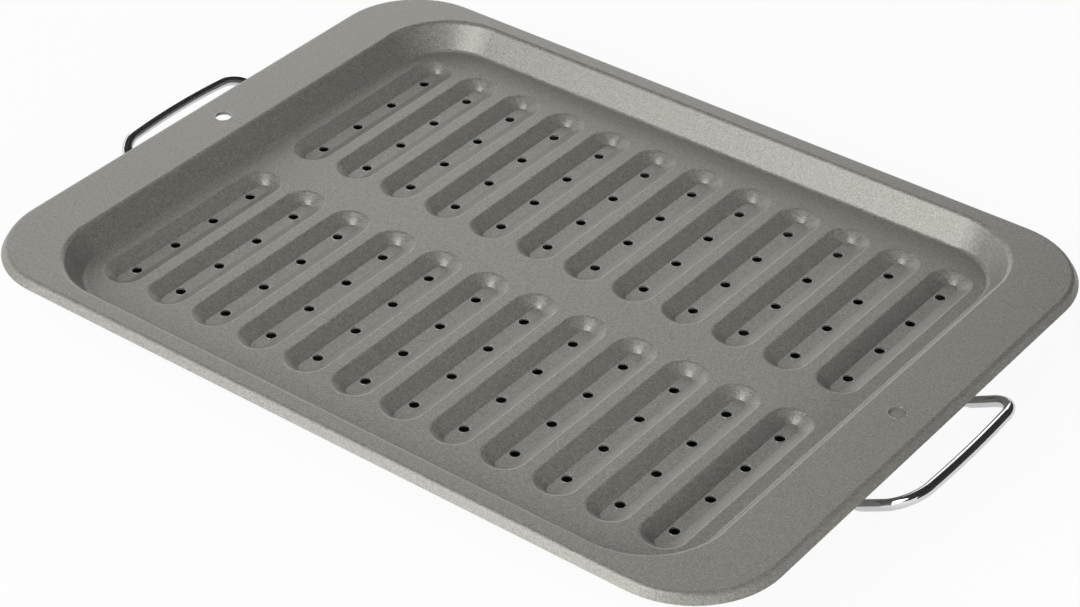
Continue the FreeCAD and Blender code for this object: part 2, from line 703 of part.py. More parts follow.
def sweep(body, name, profile, spine):
    """Draw a section along a line of the same body."""
    doc.recompute()
    edges = ["Edge%d" % number for number in range(1, len(spine.Shape.Edges) + 1)]
    feature = body.newObject("PartDesign::AdditivePipe", name)
    feature.Profile = (profile, [""])
    feature.Spine = (spine, edges)
    return feature


def make_handle(side, turned):
    """Make one wire handle: grip, two legs and their flattened ends, mirrored about its middle."""
    body = new_body("handle_" + side)
    leg_end = wire_section(body, "leg_end", "leg_end_reach", "leg_end_height", "leg_angle")
    sweep(body, "grip", leg_end, bail_sketch(body))
    foot = sweep(body, "foot_wire", leg_end, foot_sketch(body))
    foot_end = wire_section(body, "foot_end", "foot_reach", "foot_height", "wall_lean")
    neck = loft(body, "neck", foot_end, neck_sketch(body))
    lug = body.newObject("PartDesign::Pad", "lug_plate")
    lug.Profile = (lug_sketch(body), [""])
    bind(lug, "Length", "lug_thickness")
    doc.recompute()
    mirror = body.newObject("PartDesign::Mirrored", "front_foot")
    mirror.Originals = [foot, neck, lug]
    mirror.MirrorPlane = (origin(body, "XZ_Plane"), [""])
    body.Tip = mirror
    body.Placement = FreeCAD.Placement(
        FreeCAD.Vector(), FreeCAD.Rotation(FreeCAD.Vector(0, 0, 1), 180 if turned else 0)
    )
    bind(body, "Placement.Base.y", "handle_shift_" + side)
    return body


def make_rivet(side, place, turn, along):
    """Make one rivet with a domed outer head and a flat inner one."""
    body = new_body("rivet_%s_%s" % (side, place))
    sketch = new_sketch(body, "section", "XZ_Plane")
    tail, inner = value("rivet_tail"), value("rivet_inner_face")
    seat, crown = value("lug_thickness"), value("rivet_crown")
    shank, head = value("rivet_radius"), value("rivet_head_radius")
    inside = ((0, crown), (0, tail), (head, tail), (head, inner))
    corners = inside + ((shank, inner), (shank, seat), (head, seat))
    sides = [line(sketch, *ends) for ends in zip(corners, corners[1:])]
    dome = (crown - seat) / 2 + head ** 2 / (2 * (crown - seat))
    reach = math.degrees(math.asin(head / dome))
    cap = arc(sketch, (0, crown - dome), dome, 90 - reach, 90)
    for first, second in zip(sides, sides[1:]):
        sketch.addConstraint(Sketcher.Constraint("Coincident", first, END, second, START))
    sketch.addConstraint(Sketcher.Constraint("Coincident", sides[-1], END, cap, START))
    sketch.addConstraint(Sketcher.Constraint("Coincident", cap, END, sides[0], START))
    kinds = ("Vertical", "Horizontal", "Vertical", "Horizontal", "Vertical", "Horizontal")
    for number, kind in zip(sides, kinds):
        sketch.addConstraint(Sketcher.Constraint(kind, number))
    sketch.addConstraint(Sketcher.Constraint("PointOnObject", sides[0], END, -2))
    sketch.addConstraint(Sketcher.Constraint("PointOnObject", cap, CENTRE, -2))
    fix_along(sketch, "DistanceY", sides[0], START, "rivet_crown")
    fix_along(sketch, "DistanceY", sides[0], END, "rivet_tail_depth", -1)
    fix_along(sketch, "DistanceY", sides[2], END, "gauge", -1)
    fix_along(sketch, "DistanceY", sides[5], END, "lug_thickness")
    fix_along(sketch, "DistanceX", sides[2], START, "rivet_head_radius")
    fix_along(sketch, "DistanceX", sides[5], END, "rivet_head_radius")
    fix_along(sketch, "DistanceX", sides[4], START, "rivet_radius")
    turned = body.newObject("PartDesign::Revolution", "turned")
    turned.Profile = (sketch, [""])
    turned.ReferenceAxis = (sketch, ["V_Axis"])
    turned.Angle = 360
    axis = FreeCAD.Vector(0, turn, 0)
    body.Placement = FreeCAD.Placement(FreeCAD.Vector(), FreeCAD.Rotation(axis, value("lug_angle")))
    bind(body, "Placement.Rotation.Angle", "lug_angle")
    bind(body, "Placement.Base.x", "rivet_reach", "" if turn > 0 else "-")
    bind(body, "Placement.Base.z", "rivet_height")
    sign = "+" if along > 0 else "-"
    body.setExpression(
        "Placement.Base.y", "%s %s %s" % (cell("handle_shift_" + side), sign, cell("handle_half_span"))
    )
    return body


doc = FreeCAD.newDocument("broiler_pan")
sizes = doc.addObject("Spreadsheet::Sheet", "Sizes")
lines = doc.addObject("Spreadsheet::Sheet", "Lines")
fill_sheets()

bodies = [make_tray(), make_drip_pan(), make_handle("right", False), make_handle("left", True)]
for side, turn in (("right", 1), ("left", -1)):
    bodies += [make_rivet(side, "front", turn, -1), make_rivet(side, "back", turn, 1)]
doc.recompute()

for item in doc.Objects:
    if {"Invalid", "Error"} & set(item.State):
        raise RuntimeError("%s failed" % item.Name)
for body in bodies:
    if body.Shape.isNull() or not body.Shape.isValid() or len(body.Shape.Solids) != 1:
        raise RuntimeError("%s is not one sound solid" % body.Label)

os.makedirs("parts", exist_ok=True)
for body in bodies:
    body.Shape.exportStep("parts/%s.step" % body.Label)
    box = body.Shape.BoundBox
    print(body.Label, "volume %.0f" % body.Shape.Volume, "z %.2f to %.2f" % (box.ZMin, box.ZMax))
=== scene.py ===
"""Broiler pan: a slotted, drilled tray in a drip pan with two chromed wire handles, dressed for a studio.

Metres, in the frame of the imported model: +X to the right-hand handle, +Y to the back, +Z up, with the
set standing on z = 0.
"""

import logging
import math
from dataclasses import dataclass
from enum import Enum
from typing import Any, ClassVar

import bpy
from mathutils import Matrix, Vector


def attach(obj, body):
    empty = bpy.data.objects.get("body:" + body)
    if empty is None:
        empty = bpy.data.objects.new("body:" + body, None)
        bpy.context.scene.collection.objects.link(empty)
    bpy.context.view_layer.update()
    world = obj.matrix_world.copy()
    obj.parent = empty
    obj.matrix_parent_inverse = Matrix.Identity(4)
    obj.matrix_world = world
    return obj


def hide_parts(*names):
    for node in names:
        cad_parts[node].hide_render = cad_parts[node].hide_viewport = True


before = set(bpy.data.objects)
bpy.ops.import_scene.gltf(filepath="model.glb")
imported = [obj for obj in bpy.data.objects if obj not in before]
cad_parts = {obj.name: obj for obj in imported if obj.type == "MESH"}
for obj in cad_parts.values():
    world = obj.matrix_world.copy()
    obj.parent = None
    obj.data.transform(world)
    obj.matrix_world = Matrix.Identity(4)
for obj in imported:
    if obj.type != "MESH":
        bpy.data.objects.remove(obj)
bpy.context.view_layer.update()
LOG = logging.getLogger("broiler_pan")
ROOT = "root"
MM = 0.001
MIDDLE = 0.5
Colour = tuple[float, float, float]
Point = tuple[float, float, float]
WHITE: Colour = (1.0, 1.0, 1.0)
ORIGIN: Point = (0.0, 0.0, 0.0)
UP: Point = (0.0, 0.0, 1.0)
UNTURNED = (0.0, 0.0, 0.0)


class End(Enum):
    """The two ends of the set, each with the side of the X axis that it lies on."""

    LEFT = -1
    RIGHT = 1


class Row(Enum):
    """The two rivets of one handle, each with the side of the handle's middle that it sits on."""

    FRONT = -1
    BACK = 1


def opaque(colour: Colour) -> tuple[float, float, float, float]:
    """Give a colour the full alpha that colour sockets want."""
    return (*colour, 1.0)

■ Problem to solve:
From the listing above, output exactly the run of lines that starts with the line containing "from mathutils import Matrix, Vector" and ends with the line containing "bpy.data.objects.remove(obj)".

■ Solved exercise:
from mathutils import Matrix, Vector


def attach(obj, body):
    empty = bpy.data.objects.get("body:" + body)
    if empty is None:
        empty = bpy.data.objects.new("body:" + body, None)
        bpy.context.scene.collection.objects.link(empty)
    bpy.context.view_layer.update()
    world = obj.matrix_world.copy()
    obj.parent = empty
    obj.matrix_parent_inverse = Matrix.Identity(4)
    obj.matrix_world = world
    return obj


def hide_parts(*names):
    for node in names:
        cad_parts[node].hide_render = cad_parts[node].hide_viewport = True


before = set(bpy.data.objects)
bpy.ops.import_scene.gltf(filepath="model.glb")
imported = [obj for obj in bpy.data.objects if obj not in before]
cad_parts = {obj.name: obj for obj in imported if obj.type == "MESH"}
for obj in cad_parts.values():
    world = obj.matrix_world.copy()
    obj.parent = None
    obj.data.transform(world)
    obj.matrix_world = Matrix.Identity(4)
for obj in imported:
    if obj.type != "MESH":
        bpy.data.objects.remove(obj)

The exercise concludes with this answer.